Mercurius
Legend
Now hold your horses! There is no objection - I have no idea how you got that implication. But you're missing my point - and ignoring the "our world" part of the equation.Regarding the fey elf setting:
In my view, the designers must make the D&D core rules as inclusive as possible from many different players to be able to enjoy.
At the same time, each setting needs to be flavorful with specific details.
Meanwhile, the DM might need to adapt a setting to the meet the enjoyment of the players at the table.
But the DM shouldnt need to waste time fighting against core rules. The core needs to be broadly inclusive.
Different cultures have different feelings about the use of culturally sacred heritage.
Generally, Nordic cultures like when other cultures have fun with Nordic heritage. But. It is important to avoid misrepresenting Nordic peoples. If one is riffing off from Nordic inspiration, it is important that the reinvention is clearly non-Norse.
For example, Norse views about elves inform my fey elf setting. But when I am actually referring to D&D eladrin, I never refer to these elves as if "Norse elves", despite the fact that people familiar with Nordic heritages would recognize some of these features.
Most prominent among the fey elves are the "sun elf" eladrin and the "moon elf" eladrin.

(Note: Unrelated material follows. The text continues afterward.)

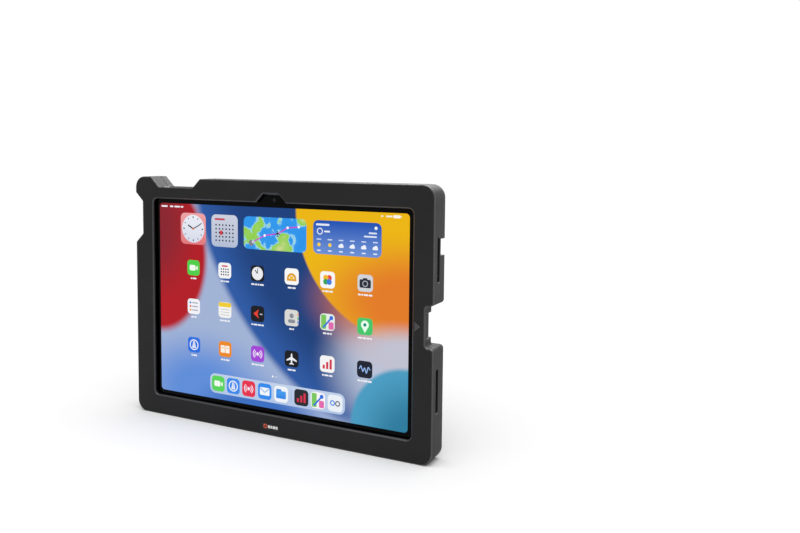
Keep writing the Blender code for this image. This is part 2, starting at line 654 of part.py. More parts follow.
def label_outline(grow=0.0):
    """Identification label near the lower corner of the back."""
    left = LEFT + LABEL_FROM_LEFT
    corners = rectangle(left, left + LABEL_WIDTH, LABEL_FROM_BOTTOM, LABEL_FROM_BOTTOM + LABEL_HEIGHT, 1.5)
    return rounded_outline(corners, grow, 3)


def badge_outline(grow=0.0):
    """Small badge in the middle of the bottom bezel."""
    half_width = BADGE_WIDTH / 2
    half_height = BADGE_HEIGHT / 2
    low = BADGE_FROM_BOTTOM - half_height
    return rounded_outline(rectangle(-half_width, half_width, low, low + BADGE_HEIGHT, 1.2), grow, 3)


def arrow_outline(grow=0.0):
    """Small triangle on the right bezel that points at the port notch."""
    tip = RIGHT - ARROW_FROM_RIGHT
    half = ARROW_HEIGHT / 2
    base = tip - ARROW_LENGTH
    corners = [(base, TABLET_Z - half, 0.3), (tip, TABLET_Z, 0.3), (base, TABLET_Z + half, 0.3)]
    return rounded_outline(corners, grow, 2)


def build_trim(materials):
    """Flush label, badge and direction arrow, each in its own seat."""
    near = FRONT + TRIM_POCKET - GAP
    prism("front_badge", badge_outline(), near - TRIM_THICKNESS, near, materials["printed_badge"])
    prism("direction_arrow", arrow_outline(), near - TRIM_THICKNESS, near, materials["grey_marking"])
    near = BACK - TRIM_POCKET + GAP
    prism("id_label", label_outline(), near, near + TRIM_THICKNESS, materials["white_label"])


# ---------------------------------------------------------------- the tablet
def button_outline(length, grow=0.0):
    """Long rounded key face, first across the tablet's thickness and then along its edge."""
    half = length / 2 + grow
    thick = BUTTON_THICKNESS / 2 + grow
    return thick, half


def button_places():
    """Edge, middle along that edge and length of each key."""
    return {
        "power": ("X", POWER_Z, POWER_LENGTH),
        "volume_up": ("Z", VOLUME_X - VOLUME_SPACING / 2, VOLUME_LENGTH),
        "volume_down": ("Z", VOLUME_X + VOLUME_SPACING / 2, VOLUME_LENGTH),
    }


def key_section(axis, middle, length, grow):
    """Section of a key or of its window, in the plane across its travel."""
    thick, half = button_outline(length, grow)
    radius = thick - 0.05
    if axis == "X":
        corners = rectangle(TABLET_Y - thick, TABLET_Y + thick, middle - half, middle + half, radius)
    else:
        corners = rectangle(middle - half, middle + half, TABLET_Y - thick, TABLET_Y + thick, radius)
    return rounded_outline(corners)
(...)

But there are other eladrin cultures as well. The sun elves derive from Norse concepts, while the moon elves derive from Celtic concepts. These artistic licenses are D&D fantasy.
In the fey elf setting, elves can reproduce "naturally" via pregnancy, albeit additionally exchanging a drop of blood for conception.
But elves can also reproduce magically, via rituals, such as bringing a statue to life. Forming eggs whose children shapechange as dryads, can be one of these rituals.
In some ways elves are strictly nonhuman. They are manifestations of nature. The Norse-esque "sun elves" are literally the auras and beams of sunlight. This sun elf culture is solar and skyey. The Celtic-esque "moon elves" are literally the fertile soil. This elf culture is vegetative and earthy. There are other fey elf cultures and origins as well, including sea elves and shadar-kai.
When sunlight and soil project themselves into human or human-esque forms, they do so out of curiosity and fondness for humans. Ultimately, elves can shapechange into any form, but the term "elf" specifies the ones who enjoy being humanesque.
Shapechange is primordial to elven cultures. Unlike the fey changelings who shapechange spontaneously, the fey elves moreso shapechange as a community adapting to an environment.
Half-elves have been part of D&D traditions since its origins.
Where the parents of a half-elf assume cisgender heterosexual human and elf, people seem to assume this is "normal" and expected. I have never heard someone complain that half-elves are "too human".
But if there is objection to the possibility that some elf and human parents are transgender and homosexual, it feels like an attempt to silence these characters and their reallife players − by means of an inconsistent pretext that they are somehow not "alien" enough. Most D&D races are obviously humanlike.
Plus, the references to being manifestations of nature, reproducing via exchanges of blood, emphasizing shapeshifting, and prioritizing magic all help hint at the nonhuman origins.
Ungainly Titan clarified my point well, although I think you could replace "too human" with "too much of our world."
So again, think in terms of a fantasy world, and a native species (elves), that lives for centuries, and probably have a very different history and culture to modern Western culture. You can create a backstory that justifies a pride flag and such if you want, but from a world-building perspective, it should make sense within the context of the world the elves live in, and the nature and culture of the elves. Otherwise you're just pasting things onto the fantasy world from our world, divorced from the context in which they arose, and it has the potential to come off as jarring and artificial.I think that @Mercurius's point is that the business of cis/trans or other orientations of elves is something too human. And I would agree. The whole LGTBQ+ and the oppression that the Pride movement is struggling against is a result of purely human things.
A large part of which is the politics of inheritance, with some complications, the details are not really germane to the topic but are very human and rooted in the nature of humans. Also connected to the fact that child rearing in humans is a lifetime project. 20 to 30 years out of 70 odd.
Half elves raised as humans may start out as very human but after 100 years or so, I suspect they gain some perspective.
The key thing that I and I think elves that live to be 700 years plus and can raise children in 30 are going to any of our human hang-ups. They may have some completely different hang-ups.
For instance, maybe elves are naturally fluid in terms of gender identity and sexuality, but either they have received backlash from other races or they weren't always so. I'm simply saying that if you want the pride flag to make sense, it has to make sense in the context of the fantasy world and elves - at least if you want verisimilitude in your world-building.